Work to be completed -> Pick out each line below containing "from".

Material to process ->
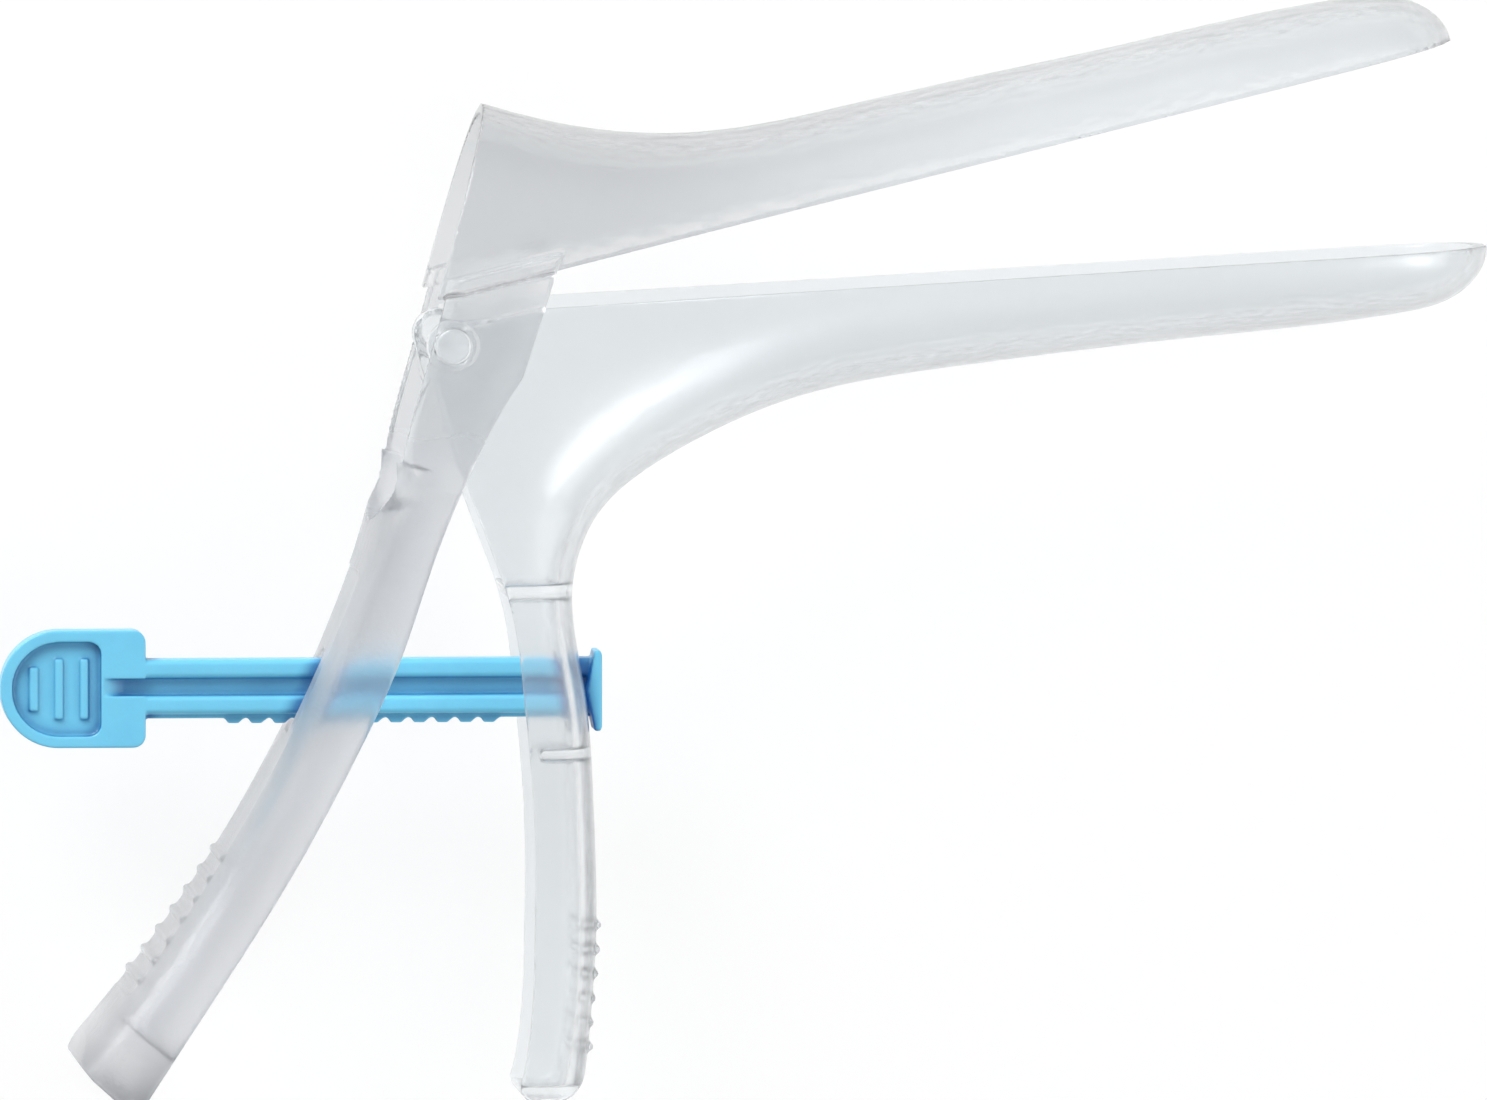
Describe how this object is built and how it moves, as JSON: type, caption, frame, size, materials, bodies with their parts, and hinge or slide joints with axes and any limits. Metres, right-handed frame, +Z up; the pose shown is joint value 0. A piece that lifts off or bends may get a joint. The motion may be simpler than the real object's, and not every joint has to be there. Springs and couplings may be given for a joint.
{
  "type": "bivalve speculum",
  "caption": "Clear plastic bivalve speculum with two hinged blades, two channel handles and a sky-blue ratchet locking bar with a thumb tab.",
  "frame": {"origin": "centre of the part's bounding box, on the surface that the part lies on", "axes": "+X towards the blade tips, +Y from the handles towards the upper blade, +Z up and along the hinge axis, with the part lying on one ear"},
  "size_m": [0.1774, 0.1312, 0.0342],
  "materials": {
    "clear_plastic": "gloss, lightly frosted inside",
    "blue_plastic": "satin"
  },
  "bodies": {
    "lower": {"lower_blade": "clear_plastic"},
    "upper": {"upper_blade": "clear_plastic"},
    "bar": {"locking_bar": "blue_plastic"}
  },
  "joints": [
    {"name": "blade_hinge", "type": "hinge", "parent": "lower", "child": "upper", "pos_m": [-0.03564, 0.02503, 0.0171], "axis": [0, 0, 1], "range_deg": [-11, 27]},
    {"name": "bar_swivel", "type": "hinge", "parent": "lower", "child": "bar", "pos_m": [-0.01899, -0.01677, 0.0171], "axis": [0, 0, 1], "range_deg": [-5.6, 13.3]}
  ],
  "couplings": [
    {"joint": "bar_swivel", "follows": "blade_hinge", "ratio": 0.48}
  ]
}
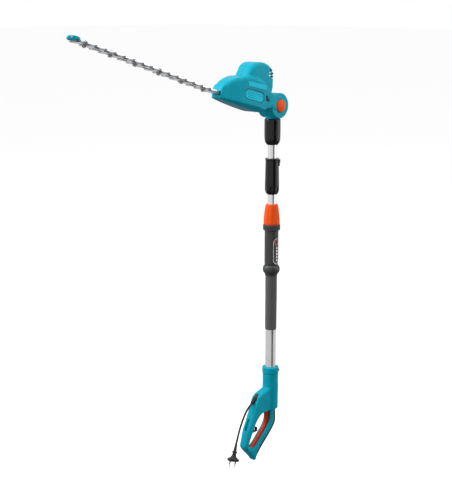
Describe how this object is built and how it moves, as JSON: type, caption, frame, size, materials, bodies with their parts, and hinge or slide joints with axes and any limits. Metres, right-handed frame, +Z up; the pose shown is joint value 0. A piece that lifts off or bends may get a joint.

==

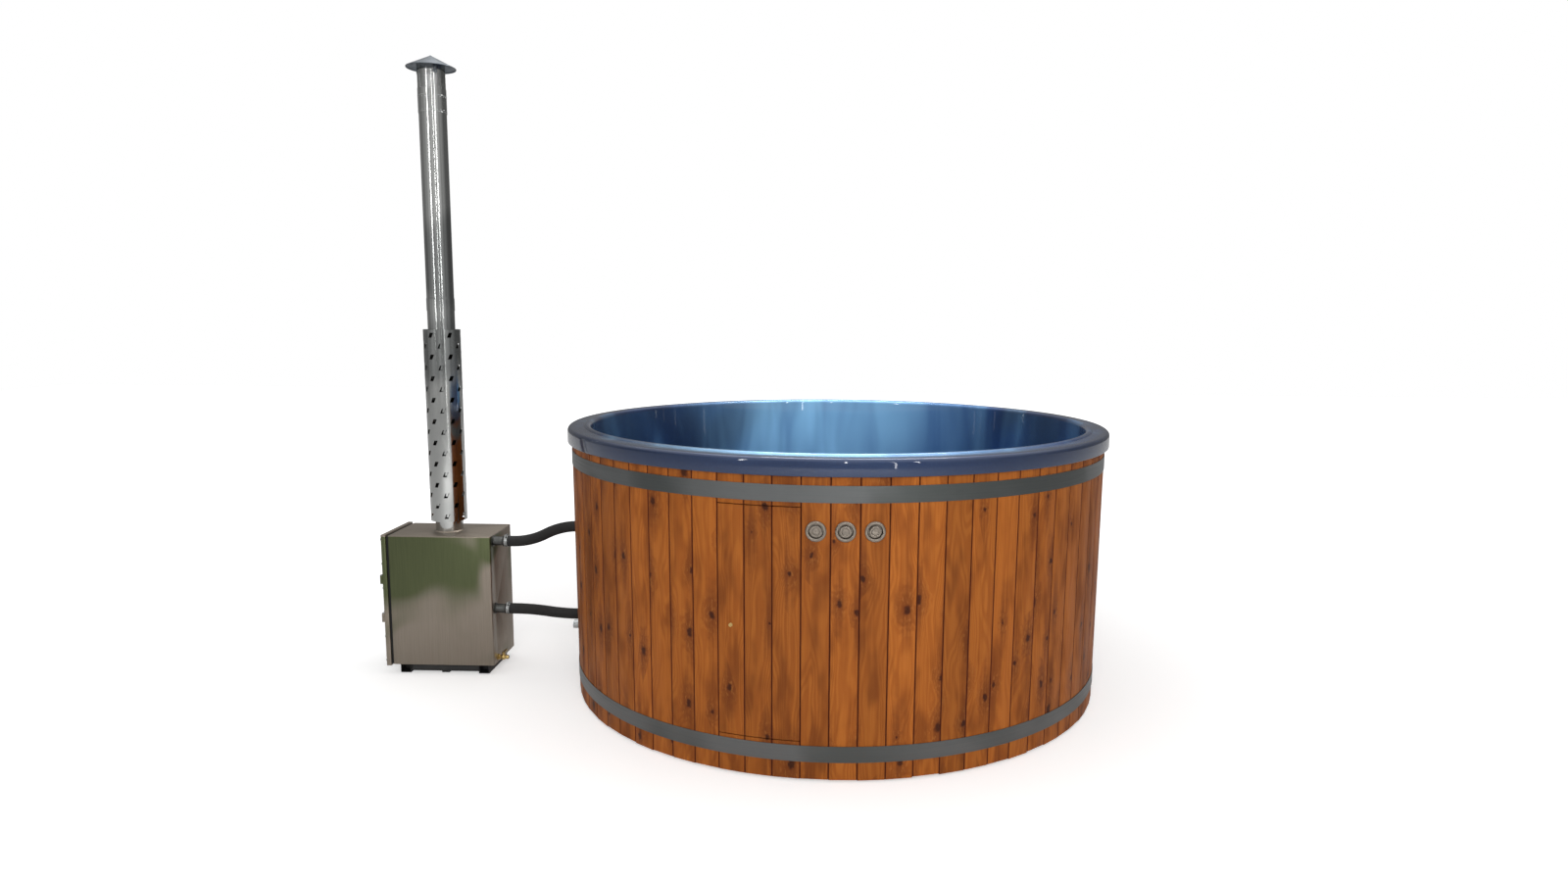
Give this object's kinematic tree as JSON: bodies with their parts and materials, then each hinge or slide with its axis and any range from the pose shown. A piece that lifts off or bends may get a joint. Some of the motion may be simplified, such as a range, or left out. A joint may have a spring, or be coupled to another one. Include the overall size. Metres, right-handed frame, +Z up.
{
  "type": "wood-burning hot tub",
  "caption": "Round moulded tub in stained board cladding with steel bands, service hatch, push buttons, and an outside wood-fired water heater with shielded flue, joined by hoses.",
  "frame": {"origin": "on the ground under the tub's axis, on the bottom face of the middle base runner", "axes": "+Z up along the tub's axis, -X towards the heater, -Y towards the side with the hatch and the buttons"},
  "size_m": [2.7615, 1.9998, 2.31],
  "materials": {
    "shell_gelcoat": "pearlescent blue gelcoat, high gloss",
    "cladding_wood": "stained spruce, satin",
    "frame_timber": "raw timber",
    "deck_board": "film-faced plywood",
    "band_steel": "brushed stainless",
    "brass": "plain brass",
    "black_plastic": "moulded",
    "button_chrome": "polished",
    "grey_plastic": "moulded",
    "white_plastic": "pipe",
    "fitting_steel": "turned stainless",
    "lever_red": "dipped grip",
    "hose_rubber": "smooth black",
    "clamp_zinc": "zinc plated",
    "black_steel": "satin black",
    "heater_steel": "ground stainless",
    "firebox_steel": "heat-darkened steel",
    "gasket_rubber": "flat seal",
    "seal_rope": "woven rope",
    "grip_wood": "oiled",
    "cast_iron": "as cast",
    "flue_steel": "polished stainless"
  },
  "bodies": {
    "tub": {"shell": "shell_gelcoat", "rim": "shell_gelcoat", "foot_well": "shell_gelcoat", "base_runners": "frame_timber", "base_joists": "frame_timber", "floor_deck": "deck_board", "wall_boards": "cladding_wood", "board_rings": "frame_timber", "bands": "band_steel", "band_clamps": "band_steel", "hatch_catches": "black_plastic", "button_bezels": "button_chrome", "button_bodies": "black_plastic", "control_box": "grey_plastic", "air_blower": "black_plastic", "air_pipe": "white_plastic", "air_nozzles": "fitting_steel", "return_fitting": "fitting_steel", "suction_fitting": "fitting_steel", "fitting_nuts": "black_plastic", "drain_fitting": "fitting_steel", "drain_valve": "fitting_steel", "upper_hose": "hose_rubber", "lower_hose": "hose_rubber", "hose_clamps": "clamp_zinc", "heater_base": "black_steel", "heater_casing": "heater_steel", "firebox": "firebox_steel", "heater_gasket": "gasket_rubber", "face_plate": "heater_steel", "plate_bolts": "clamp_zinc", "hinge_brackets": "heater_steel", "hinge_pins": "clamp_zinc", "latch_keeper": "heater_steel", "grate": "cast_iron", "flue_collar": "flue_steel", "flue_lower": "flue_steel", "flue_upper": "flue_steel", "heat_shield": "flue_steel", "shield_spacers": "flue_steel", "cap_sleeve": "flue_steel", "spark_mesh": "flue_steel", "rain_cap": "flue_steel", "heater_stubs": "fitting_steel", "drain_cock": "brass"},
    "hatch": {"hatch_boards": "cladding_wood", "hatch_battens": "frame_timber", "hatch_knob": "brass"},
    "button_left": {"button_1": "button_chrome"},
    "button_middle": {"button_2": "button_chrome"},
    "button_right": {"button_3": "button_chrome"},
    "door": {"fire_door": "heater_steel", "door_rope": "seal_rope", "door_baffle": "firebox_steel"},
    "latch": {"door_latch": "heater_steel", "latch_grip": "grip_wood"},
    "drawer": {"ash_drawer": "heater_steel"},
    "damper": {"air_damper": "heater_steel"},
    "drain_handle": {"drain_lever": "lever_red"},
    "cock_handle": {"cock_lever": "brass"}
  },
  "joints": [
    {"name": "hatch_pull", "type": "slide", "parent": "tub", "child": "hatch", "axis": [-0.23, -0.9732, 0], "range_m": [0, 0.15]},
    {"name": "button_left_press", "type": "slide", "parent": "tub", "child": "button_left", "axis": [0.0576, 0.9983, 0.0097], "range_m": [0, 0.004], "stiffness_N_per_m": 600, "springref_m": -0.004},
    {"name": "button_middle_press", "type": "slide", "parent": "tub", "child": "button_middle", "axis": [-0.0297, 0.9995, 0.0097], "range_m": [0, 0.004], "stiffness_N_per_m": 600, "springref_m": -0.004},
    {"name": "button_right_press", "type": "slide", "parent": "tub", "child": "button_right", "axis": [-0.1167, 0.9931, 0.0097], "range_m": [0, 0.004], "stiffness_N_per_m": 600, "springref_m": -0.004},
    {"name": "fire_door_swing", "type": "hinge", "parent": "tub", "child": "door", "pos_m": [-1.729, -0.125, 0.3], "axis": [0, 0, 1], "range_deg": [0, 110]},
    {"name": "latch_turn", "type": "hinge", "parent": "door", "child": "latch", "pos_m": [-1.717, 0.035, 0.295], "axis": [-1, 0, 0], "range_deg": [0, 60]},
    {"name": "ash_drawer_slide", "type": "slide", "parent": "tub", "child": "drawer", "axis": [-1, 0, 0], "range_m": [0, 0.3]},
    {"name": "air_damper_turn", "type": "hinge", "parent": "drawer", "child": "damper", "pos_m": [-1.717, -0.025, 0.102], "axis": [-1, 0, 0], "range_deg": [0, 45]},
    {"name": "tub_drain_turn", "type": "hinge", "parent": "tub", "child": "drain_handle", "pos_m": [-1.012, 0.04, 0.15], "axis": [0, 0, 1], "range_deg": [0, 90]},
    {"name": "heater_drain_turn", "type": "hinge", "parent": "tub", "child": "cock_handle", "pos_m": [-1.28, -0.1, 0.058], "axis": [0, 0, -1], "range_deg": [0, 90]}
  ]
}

...

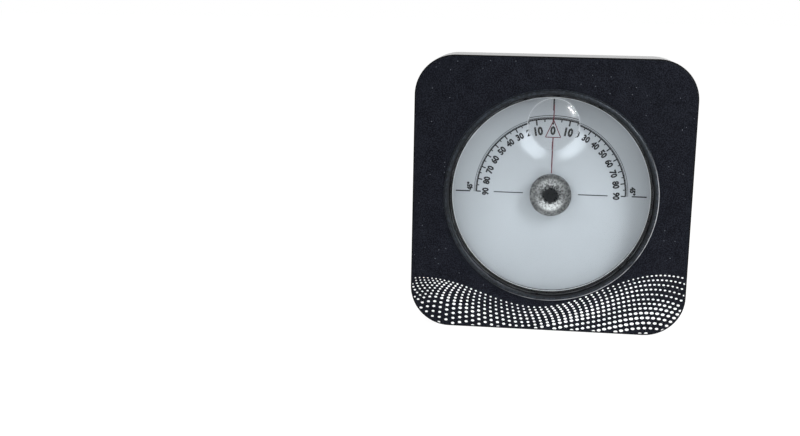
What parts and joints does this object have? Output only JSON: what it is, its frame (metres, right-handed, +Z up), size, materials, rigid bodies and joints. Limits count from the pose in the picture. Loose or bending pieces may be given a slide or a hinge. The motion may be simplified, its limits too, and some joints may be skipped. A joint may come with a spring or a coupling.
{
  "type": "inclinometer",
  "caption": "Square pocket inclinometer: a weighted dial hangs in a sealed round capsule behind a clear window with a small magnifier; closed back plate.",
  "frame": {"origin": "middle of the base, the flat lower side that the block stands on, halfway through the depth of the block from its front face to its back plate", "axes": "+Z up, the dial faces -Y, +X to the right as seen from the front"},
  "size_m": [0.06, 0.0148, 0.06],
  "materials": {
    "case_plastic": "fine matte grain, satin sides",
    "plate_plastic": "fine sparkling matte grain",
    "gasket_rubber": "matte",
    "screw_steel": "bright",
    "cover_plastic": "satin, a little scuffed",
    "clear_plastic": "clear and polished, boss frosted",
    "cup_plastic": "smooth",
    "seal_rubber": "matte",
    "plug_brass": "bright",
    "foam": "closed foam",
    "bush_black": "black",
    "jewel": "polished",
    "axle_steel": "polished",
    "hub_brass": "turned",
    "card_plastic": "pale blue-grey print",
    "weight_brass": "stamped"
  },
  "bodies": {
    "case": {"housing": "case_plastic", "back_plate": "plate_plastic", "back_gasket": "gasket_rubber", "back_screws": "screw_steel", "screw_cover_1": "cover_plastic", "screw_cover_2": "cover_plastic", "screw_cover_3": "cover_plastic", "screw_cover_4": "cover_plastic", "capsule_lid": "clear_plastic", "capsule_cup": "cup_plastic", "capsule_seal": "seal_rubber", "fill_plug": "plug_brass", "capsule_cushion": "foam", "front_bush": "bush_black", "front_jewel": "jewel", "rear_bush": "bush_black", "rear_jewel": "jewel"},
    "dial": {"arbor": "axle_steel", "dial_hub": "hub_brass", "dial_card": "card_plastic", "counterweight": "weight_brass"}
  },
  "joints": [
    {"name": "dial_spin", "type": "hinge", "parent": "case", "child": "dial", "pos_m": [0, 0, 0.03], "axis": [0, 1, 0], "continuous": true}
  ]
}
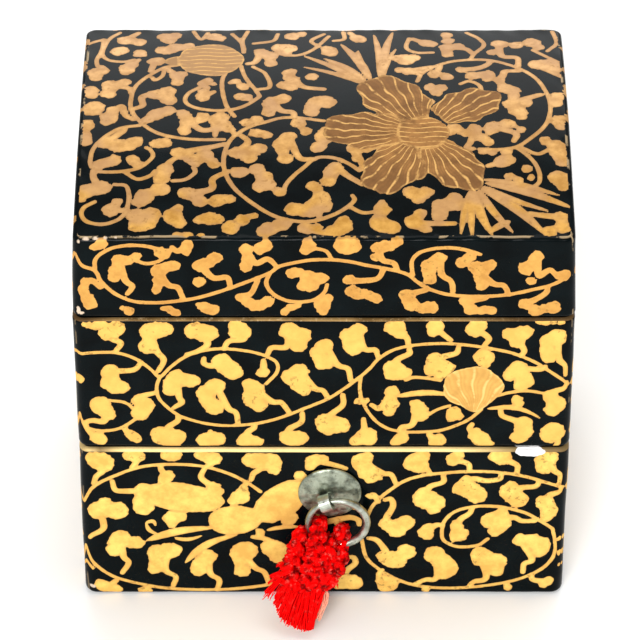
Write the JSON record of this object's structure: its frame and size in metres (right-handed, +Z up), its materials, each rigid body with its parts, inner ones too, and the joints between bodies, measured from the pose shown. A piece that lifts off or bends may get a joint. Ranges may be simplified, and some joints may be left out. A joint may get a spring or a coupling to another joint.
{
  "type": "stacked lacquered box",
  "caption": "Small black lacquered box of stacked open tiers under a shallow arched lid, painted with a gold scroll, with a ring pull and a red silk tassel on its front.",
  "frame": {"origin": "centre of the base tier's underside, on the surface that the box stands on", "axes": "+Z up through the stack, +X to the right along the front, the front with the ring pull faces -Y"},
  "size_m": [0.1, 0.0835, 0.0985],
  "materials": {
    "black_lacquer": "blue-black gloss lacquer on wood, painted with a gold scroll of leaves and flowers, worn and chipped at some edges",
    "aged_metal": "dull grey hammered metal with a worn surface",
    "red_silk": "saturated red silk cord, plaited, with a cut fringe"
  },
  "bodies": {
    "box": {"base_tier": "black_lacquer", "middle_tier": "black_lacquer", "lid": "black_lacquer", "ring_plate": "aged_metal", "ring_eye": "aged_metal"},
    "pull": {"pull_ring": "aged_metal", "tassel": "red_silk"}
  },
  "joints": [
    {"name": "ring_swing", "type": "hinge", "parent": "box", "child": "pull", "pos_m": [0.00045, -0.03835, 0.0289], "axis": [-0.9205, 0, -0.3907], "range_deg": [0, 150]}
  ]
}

The answer ->
  "frame": {"origin": "centre of the part's bounding box, on the surface that the part lies on", "axes": "+X towards the blade tips, +Y from the handles towards the upper blade, +Z up and along the hinge axis, with the part lying on one ear"},
Give this object's kinematic tree as JSON: bodies with their parts and materials, then each hinge or slide with its axis and any range from the pose shown. A piece that lifts off or bends may get a joint. Some of the motion may be simplified, such as a range, or left out. A joint may have a spring, or be coupled to another one. Include the overall size. Metres, right-handed frame, +Z up.
What parts and joints does this object have? Output only JSON: what it is, its frame (metres, right-handed, +Z up), size, materials, rigid bodies and joints. Limits count from the pose in the picture. Loose or bending pieces may be given a slide or a hinge. The motion may be simplified, its limits too, and some joints may be skipped. A joint may come with a spring or a coupling.
  "frame": {"origin": "middle of the base, the flat lower side that the block stands on, halfway through the depth of the block from its front face to its back plate", "axes": "+Z up, the dial faces -Y, +X to the right as seen from the front"},
Write the JSON record of this object's structure: its frame and size in metres (right-handed, +Z up), its materials, each rigid body with its parts, inner ones too, and the joints between bodies, measured from the pose shown. A piece that lifts off or bends may get a joint. Ranges may be simplified, and some joints may be left out. A joint may get a spring or a coupling to another joint.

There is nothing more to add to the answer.